Some people can’t log in. During an SSO outage, there are two situations under which a user cannot log in:
- Users whose session token expires during the outage.
- Users trying to log in to new devices.

In each case, the user cannot reach the SSO provider, and cannot log in. In this case, there are several potential mitigations:

Configure your SSO provider for High Availability

If you’re using a self-hosted Single Sign-on provider, several options are available for High Availability configurations that protect your system from unplanned outages.

For SaaS-based authentication providers, while you still have a dependency on service uptime, you can set up redundancy in source systems from which data is being pulled.
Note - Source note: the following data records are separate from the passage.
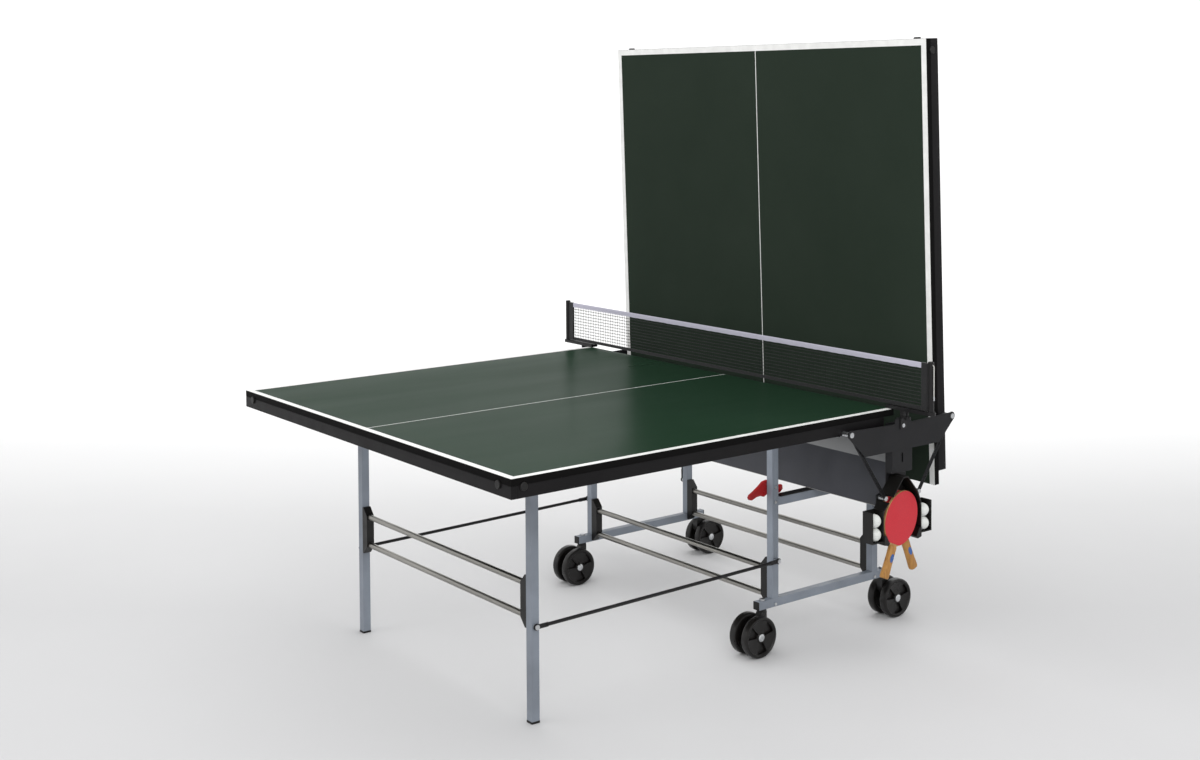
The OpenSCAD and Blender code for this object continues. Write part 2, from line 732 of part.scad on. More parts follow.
stem_r = 6;
swivel_top = base_z - 1;
module caster_fork() {
    leg_w = fork_w / 2;
    color(plastic_black) difference() {
        union() {
            translate([0, 0, swivel_top - 8]) cylinder(r = 14, h = 8);
            plate_xz(-leg_w, leg_w) polygon([
                [-9, swivel_top - 4], [9, swivel_top - 4], [trail + 12, wheel_r + 8],
                [trail + 12, wheel_r - 12], [trail - 12, wheel_r - 12], [-9, wheel_r + 30]
            ]);
            rod_y(14, -leg_w, leg_w, trail, wheel_r);
        }
        rod_y(axle_r + fit_gap, -leg_w - 1, leg_w + 1, trail, wheel_r);
    }
    color(zinc) {
        translate([0, 0, swivel_top - 2]) cylinder(r = stem_r, h = tube_w + 8);
        translate([0, 0, base_top + side_gap]) cylinder(r = 9, h = 5);
    }
}

axle_r = 4;
wheel_in = fork_w / 2 + 1;
module caster_wheels() {
    color(plastic_black) for (side = [0, 1]) mirror([0, side, 0]) difference() {
        rotate([-90, 0, 0]) rotate_extrude() polygon([
            [axle_r, wheel_in + 2], [14, wheel_in + 2], [16, wheel_in + 5], [46, wheel_in + 5],
            [50, wheel_in], [wheel_r - 4, wheel_in], [wheel_r, wheel_in + 4],
            [wheel_r, wheel_in + wheel_w - 4], [wheel_r - 4, wheel_in + wheel_w],
            [wheel_r - 8, wheel_in + wheel_w], [wheel_r - 9, wheel_in + wheel_w - 4],
            [14, wheel_in + wheel_w - 1], [12, wheel_in + wheel_w], [axle_r, wheel_in + wheel_w]
        ]);
    }
    color(zinc) {
        rod_y(axle_r, -wheel_in - wheel_w - 1, wheel_in + wheel_w + 1);
        for (side = [0, 1]) mirror([0, side, 0])
            rod_y(7, wheel_in + wheel_w, wheel_in + wheel_w + 2);
    }
}

// The stems' places, each with the way its wheels trail.
function stem_at(i) = [[-1, -1], [1, -1], [-1, 1], [1, 1]][i - 1];
module at_stem(i)
    place() translate([stem_at(i)[0] * stem_x, stem_at(i)[1] * upright_y, 0])
        mirror([stem_at(i)[0] < 0 ? 1 : 0, 0, 0]) children();

// ---------- Latch ----------

// A rocker with a grip on its outer end and a hook that catches the folded board's edge.
module latch() {
    color("#96191b") difference() {
        plate_xz(-latch_y, -latch_y + latch_t) translate([pivot_x, latch_z]) polygon([
            [-16, 8], [-8, 16], [9, 19], [26, 16], [44, 3], [64, -9], [80, -17], [84, -24],
            [81, -32], [71, -34], [52, -27], [36, -26], [23, -31], [4, -21], [-20, -28],
            [-44, -28], [-56, -18], [-54, -4], [-45, -4], [-42, -8], [-18, -6]
        ]);
        rod_y(bolt_r + fit_gap, -latch_y - 1, -latch_y + latch_t + 1, pivot_x, latch_z);
    }
}

// ---------- Drawing ----------

front_place() board();  // front_board
front_place() end_rail();  // front_end_rail
front_place() side_rails();  // front_side_rails
front_place() corner_plugs();  // front_corner_plugs
front_place() brackets();  // front_brackets
rear_place() board();  // rear_board
rear_place() end_rail();  // rear_end_rail
rear_place() side_rails();  // rear_side_rails
rear_place() corner_plugs();  // rear_corner_plugs
rear_place() brackets();  // rear_brackets

front_place() leg_tube();  // front_leg_left
front_place() mirror([0, 1, 0]) leg_tube();  // front_leg_right
front_place() leg_bars();  // front_leg_bars
front_place() leg_gussets();  // front_leg_gussets
front_place() foot_caps();  // front_foot_caps
folded_leg() leg_tube();  // rear_leg_left
folded_leg() mirror([0, 1, 0]) leg_tube();  // rear_leg_right
folded_leg() leg_bars();  // rear_leg_bars
folded_leg() leg_gussets();  // rear_leg_gussets
folded_leg() foot_caps();  // rear_foot_caps
front_place() links();  // front_links
place() links_up();  // rear_links

place() base_tubes();
place() frame_caps();
place() uprights(-pivot_x);  // front_uprights
place() uprights(pivot_x);  // rear_uprights
place() mid_bars();
place() frame_bars();
place() frame_gussets();
place() frame_bolts();

place() side_plate();  // side_plate_left
place() mirror([0, 1, 0]) side_plate();  // side_plate_right
place() post();  // post_left
place() mirror([0, 1, 0]) post();  // post_right
place() plate_struts();
place() plate_bolts();
place() cross_beam();
place() holder();

place() net_bracket();  // net_bracket_left
place() mirror([0, 1, 0]) net_bracket();  // net_bracket_right
place() net_body();  // net
place() net_tape();
place() net_cord();

at_stem(1) caster_fork();  // caster_fork_1
at_stem(2) caster_fork();  // caster_fork_2
at_stem(3) caster_fork();  // caster_fork_3
at_stem(4) caster_fork();  // caster_fork_4
at_stem(1) translate([trail, 0, wheel_r]) caster_wheels();  // caster_wheels_1
at_stem(2) translate([trail, 0, wheel_r]) caster_wheels();  // caster_wheels_2
at_stem(3) translate([trail, 0, wheel_r]) caster_wheels();  // caster_wheels_3
at_stem(4) translate([trail, 0, wheel_r]) caster_wheels();  // caster_wheels_4
place() mirror([1, 0, 0]) latch();  // front_latch
place() latch();  // rear_latch

place() bat_front();
place() bat_rear();
place() ball(-1, 0);  // ball_1
place() ball(-1, 1);  // ball_2
place() ball(1, 0);  // ball_3
place() ball(1, 1);  // ball_4
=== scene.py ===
"""Looks of a folding table tennis table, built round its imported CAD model.

Lengths are metres in the CAD's frame: +X along the table, +Y across it, +Z up.
Pieces of a half are made lying flat, with x measured from the net line, and
are then placed on the flat front half or on the rear half that is folded up.
"""

import math

import bmesh
import bpy
from mathutils import Matrix, Vector


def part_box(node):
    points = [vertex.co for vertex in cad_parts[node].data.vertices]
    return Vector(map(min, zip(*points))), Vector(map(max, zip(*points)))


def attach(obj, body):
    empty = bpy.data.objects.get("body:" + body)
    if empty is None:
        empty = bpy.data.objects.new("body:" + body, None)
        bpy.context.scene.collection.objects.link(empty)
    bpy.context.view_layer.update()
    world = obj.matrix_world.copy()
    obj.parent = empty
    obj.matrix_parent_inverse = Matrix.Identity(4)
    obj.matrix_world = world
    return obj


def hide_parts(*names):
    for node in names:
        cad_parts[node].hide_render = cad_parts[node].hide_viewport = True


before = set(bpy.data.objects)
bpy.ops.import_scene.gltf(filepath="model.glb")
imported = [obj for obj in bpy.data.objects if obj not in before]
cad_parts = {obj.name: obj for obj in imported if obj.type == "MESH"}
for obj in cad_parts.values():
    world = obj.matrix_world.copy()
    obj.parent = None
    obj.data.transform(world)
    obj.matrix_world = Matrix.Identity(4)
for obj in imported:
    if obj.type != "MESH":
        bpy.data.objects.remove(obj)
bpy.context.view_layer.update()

# ---------- Sizes that come from the CAD model ----------

NET_X = 0.50625          # the net line
PIVOT_X = 0.218          # the fold pivots' distance from the net line
PIVOT_Z = 0.715
FOLD_ANGLE = math.radians(91.87)
TABLE_H = 0.760
HALF_L = 1.370
TABLE_W = 1.525
EDGE_GAP = 0.005
LEG_Y = 0.470
TUBE_HALF = 0.0125
BEAM_FOLD_Z = 0.6005     # just below the fold between the cross beam's two slopes
BEAM_RIM_Z = 0.4758      # just above the cross beam's lower edge
FORK_TOP_Z = 0.1343      # where a caster's plastic fork ends and its steel stem begins
NET_H = 0.1525
SIDES = (-1, 1)
FOUR = (1, 2, 3, 4)      # the numbers of the casters and of the balls

# ---------- Camera ----------

CAMERA_PLACE = (-3.01295, -4.0061, 1.7056)
CAMERA_YAW = 0.8991
CAMERA_PITCH = -0.0386
CAMERA_ROLL = -0.0045
FOCAL_PX = 1596.2153     # focal length in pixels of a 1200 x 760 picture
CENTRE_PX = (646.8307, 154.1285)
PICTURE = (1200, 760)
SENSOR = 36.0


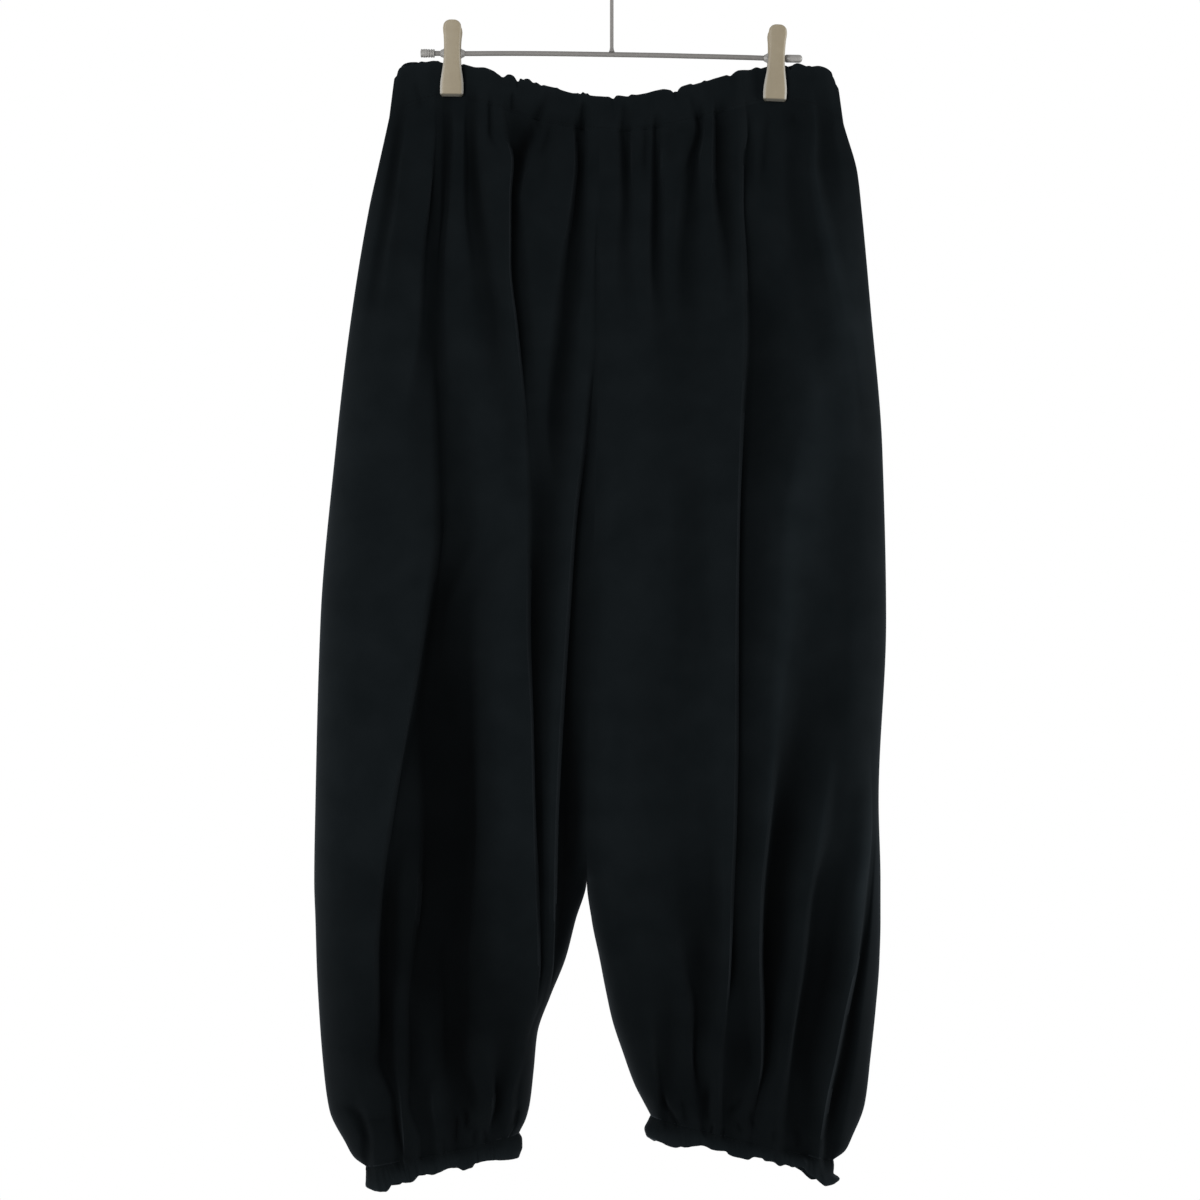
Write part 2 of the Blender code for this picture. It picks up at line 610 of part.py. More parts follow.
def hanger_hook(collection):
    """Stem and hook bent from one wire; the hook opens towards -X."""
    radius = HOOK_INNER_RADIUS + WIRE_RADIUS
    centre = -HOOK_INNER_RADIUS
    turn = np.radians(np.linspace(HOOK_TIP_ANGLE, HOOK_NECK_ANGLE, HOOK_ARC_POINTS))
    arc = [(radius * math.cos(a), 0.0, centre + radius * math.sin(a)) for a in turn]
    start = np.array(arc[-1])
    heading = np.array((math.sin(turn[-1]), 0.0, -math.cos(turn[-1])))
    end = np.array((0.0, 0.0, -STEM_TOP_FALL))
    handles = (start, start + NECK_REACH * heading, end + np.array((0, 0, NECK_REACH)), end)
    neck = []
    for t in np.linspace(0, 1, NECK_POINTS)[1:]:
        weights = ((1 - t) ** 3, 3 * t * (1 - t) ** 2, 3 * t * t * (1 - t), t ** 3)
        neck.append(tuple(sum(w * h for w, h in zip(weights, handles))))
    foot = (0.0, 0.0, -BAR_FALL + BAR_RADIUS + SEAM_GAP)
    return wire("hanger_hook", arc + neck + [foot], WIRE_RADIUS, "steel", collection)


def turned(name, profile, place, tilt, finish, collection):
    """Turn a profile of (radius, along) round an axis that lies along X."""
    mesh = bpy.data.meshes.new(name)
    verts = [(radius * MM, 0.0, along * MM) for radius, along in profile]
    edges = [(i, i + 1) for i in range(len(profile) - 1)]
    if profile[0][0] > 0:
        edges.append((len(profile) - 1, 0))
    mesh.from_pydata(verts, edges, [])
    made = add_object(name, mesh, finish, collection)
    screw = made.modifiers.new("Screw", "SCREW")
    screw.axis = "Z"
    screw.steps = screw.render_steps = ROUND_STEPS
    screw.use_merge_vertices = True
    screw.merge_threshold = 0.00001
    made.location = [value * MM for value in place]
    made.rotation_euler = (0.0, math.pi / 2 + tilt, 0.0)
    return made


def clip_barrel(side, collection):
    """Clear sleeve of a clip, on which it slides along the bar."""
    half = BARREL_LENGTH / 2
    profile = ((BARREL_RADIUS, half), (BARREL_RADIUS, -half), (BARREL_BORE, -half),
               (BARREL_BORE, half))
    x = CLIP_X[side]
    return turned(f"clip_barrel_{side}", profile, (x, 0.0, bar_height(x)), BAR_TILT,
                  "clear plastic", collection)


def bar_stopper(side, collection):
    """Cap over an end of the bar."""
    radius, length = STOPPERS[side]
    end, turn = BAR_RIGHT_END, BAR_TILT
    if side == "right":
        end, turn = BAR_LEFT_END, BAR_TILT + math.pi
    tip = SEAM_GAP + STOPPER_FLOOR
    mouth = tip - length
    profile = ((0.0, tip), (radius - STOPPER_CHAMFER, tip), (radius, tip - STOPPER_CHAMFER),
               (radius, mouth), (STOPPER_BORE, mouth), (STOPPER_BORE, SEAM_GAP),
               (0.0, SEAM_GAP))
    return turned(f"bar_stopper_{side}", profile, (end, 0.0, bar_height(end)), turn,
                  "clear plastic", collection)


def clip_jaw(side, face, collection):
    """Leaf of a clip: a shaped plate, narrow at the bar and wide at the pad."""
    name = f"clip_jaw_{face}_{side}"
    facing = -1.0 if face == "front" else 1.0
    spans = len(JAW_SECTIONS) - 1
    bm = bmesh.new()
    bmesh.ops.create_grid(bm, x_segments=JAW_COLUMNS, y_segments=spans, size=1.0)
    x = CLIP_X[side]
    lean = CLIP_LEAN[side] + BAR_TILT
    for vert in bm.verts:
        row = round((1 - vert.co.y) / 2 * spans)
        height, half_width, inner_face = JAW_SECTIONS[row]
        crown = JAW_CROWN * (1 - vert.co.x ** 2)
        local_x = vert.co.x * half_width
        vert.co = (x + local_x + height * math.sin(lean),
                   facing * (inner_face + JAW_THICKNESS + crown),
                   bar_height(x) + height - local_x * math.sin(lean))
        vert.co *= MM
    mesh = bpy.data.meshes.new(name)
    if face == "back":
        bmesh.ops.reverse_faces(bm, faces=bm.faces)
    bm.to_mesh(mesh)
    bm.free()
    made = add_object(name, mesh, "taupe plastic", collection)
    solidify = made.modifiers.new("Solidify", "SOLIDIFY")
    solidify.thickness = JAW_THICKNESS * MM
    solidify.offset = -1.0
    bevel = made.modifiers.new("Bevel", "BEVEL")
    bevel.width = JAW_EDGE_BEVEL * MM
    bevel.segments = 1
    bevel.limit_method = "ANGLE"
    bevel.angle_limit = JAW_EDGE_ANGLE
    return made


def build():
    for old in list(bpy.data.objects):
        bpy.data.objects.remove(old, do_unlink=True)
    collection = bpy.data.collections.new("harem_trousers_on_hanger")
    bpy.context.scene.collection.children.link(collection)
    hanger_hook(collection)
    hanger_bar(collection)
    for side in SIDES:
        clip_barrel(side, collection)
        bar_stopper(side, collection)
        for face in ("front", "back"):
            clip_jaw(side, face, collection)
    for face in ("front", "back"):
        waistband(face, collection)
        for leg in SIDES:
            leg_panel(leg, face, collection)
    for leg in SIDES:
        cuff(leg, collection)


build()
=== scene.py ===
"""Black gathered harem trousers on a clip hanger: finished cloth, steel and plastic.

Sizes are millimetres, turned to metres where a mesh is made. The origin is the
inner top of the hanger's hook. +Z is up, the front faces -Y, and +X is the
wearer's left. Heights on the cloth are `fall`: millimetres below the waist seam.
"""
import json
import math

import bmesh
import bpy
import numpy as np
from mathutils import Matrix

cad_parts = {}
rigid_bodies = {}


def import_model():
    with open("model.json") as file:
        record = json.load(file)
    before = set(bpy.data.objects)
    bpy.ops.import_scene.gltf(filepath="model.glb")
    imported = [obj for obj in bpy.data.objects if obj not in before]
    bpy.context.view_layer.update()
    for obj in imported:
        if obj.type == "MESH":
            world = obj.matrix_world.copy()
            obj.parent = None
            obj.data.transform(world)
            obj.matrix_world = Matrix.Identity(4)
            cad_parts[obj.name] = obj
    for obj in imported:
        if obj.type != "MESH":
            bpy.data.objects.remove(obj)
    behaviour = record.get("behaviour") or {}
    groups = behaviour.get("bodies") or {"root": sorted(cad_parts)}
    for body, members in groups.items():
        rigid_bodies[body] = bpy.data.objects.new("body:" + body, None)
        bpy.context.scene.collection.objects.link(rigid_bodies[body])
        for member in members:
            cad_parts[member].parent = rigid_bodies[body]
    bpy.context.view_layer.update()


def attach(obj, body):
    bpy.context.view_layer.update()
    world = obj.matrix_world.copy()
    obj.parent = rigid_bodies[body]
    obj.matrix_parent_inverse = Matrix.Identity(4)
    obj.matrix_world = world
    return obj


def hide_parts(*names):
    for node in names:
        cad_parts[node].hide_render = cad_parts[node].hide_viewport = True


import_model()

MM = 0.001
LAP = 0.04                # how far the edges of a sewn seam reach into each other

# ---- hanger -------------------------------------------------------------
BAR_FALL = 121.6
BAR_RADIUS = 2.0
BAR_LEFT_END = -151.0
BAR_RIGHT_END = 150.5
BAR_TILT = math.radians(0.66)
BAR_BOW = np.array((
    # (across, how far the bar is bent above a straight one)
    (-151, 0.4), (-117, 0.55), (-94, 0.95), (-70, 1.2), (-48, 1.28), (-4, 1.15), (40, 0.9),
    (63, 0.6), (85, 0.35), (108, 0), (128, -0.4), (151, -0.5),
))
WIRE_RADIUS = 1.45
HOOK_INNER_RADIUS = 20.0
HOOK_TIP_ANGLE = 205.0
HOOK_NECK_ANGLE = -48.0
NECK_REACH = 13.0
STEM_TOP_FALL = 66.0
CLIP_X = {"right": -127.4, "left": 131.5}
CLIP_LEAN = {"right": 0.0, "left": math.radians(1.8)}
BAR_SIDES = 32
BAR_STATIONS = 61
BAR_END = (
    # change of the radius, change of the half length
    (-0.5, 0.0), (-0.15, -0.15), (0.0, -0.5),
)
BORE = BAR_RADIUS + 0.15       # inside radius of what sits on the bar
SLEEVE_SIDES = 40              # of a barrel and of a cap
BARREL_ENDS = {"right": (9.6, 9.8), "left": (9.8, 7.6)}   # from the clip, to -X and +X
BARREL_FLANK = (
    # radius, how far in from the barrel's end
    (BORE, 0), (2.4, 0), (2.9, 0.8), (3.3, 1.9), (4.1, 2.9), (4.0, 3.6), (3.2, 5.0),
)
JAW_SECTIONS = (
    # height from the bar, half_width, inner_face
    (25.0, 3.0, 9.1),
    (24.5, 4.4, 9.0),
    (23.4, 5.7, 8.8),
    (21.6, 6.9, 8.4),
    (18.5, 7.4, 7.8),
    (12.0, 6.8, 6.4),
    (2.0, 6.5, 5.0),
    (-5.0, 6.8, 4.6),
    (-12.0, 7.5, 4.2),
    (-20.0, 8.7, 3.8),
    (-26.0, 9.3, 3.5),
    (-31.0, 9.35, 3.4),
    (-33.6, 9.0, 3.5),
    (-35.2, 7.8, 3.7),
)
JAW_ROWS = ((25.0, 21.6, 9), (21.6, -32.4, 20), (-32.7, -35.2, 5))     # from, to, how many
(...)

For example, with the OneLogin SaaS-based authentication service, you can set up High Availability LDAP connectivity to further reduce the chances of an outage.

Set up your own IDP to provide an automated or manual SSO failover option

Create a custom Identity Provider for SAML authentication that connects to both an active and a standby authentication option, that can be manually or automatically switched in case of an outage.

In this configuration, security should be carefully reviewed to prevent the standby SSO option from weakening your authentication protocols.

Set up a manual failover plan for SSO outages

When users are unable to reach your organization’s SSO provider during an outage, an error message directing them to contact your support link (defined in your System Console settings) is displayed.

Once IT is contacted about an SSO outage issue, they can temporarily change a user’s account from SSO to email-password using the System Console, and the end user can use password to claim the account, until the SSO outage is over and the account can be converted back to SSO.

If the System Admin is unable to log into the System Console because of the SSO outage, they can switch their authentication method to email-password to gain access using the command line tool.

When the outage is over, it’s critical to switch everyone back to SSO from email-password to maintain consistency and security.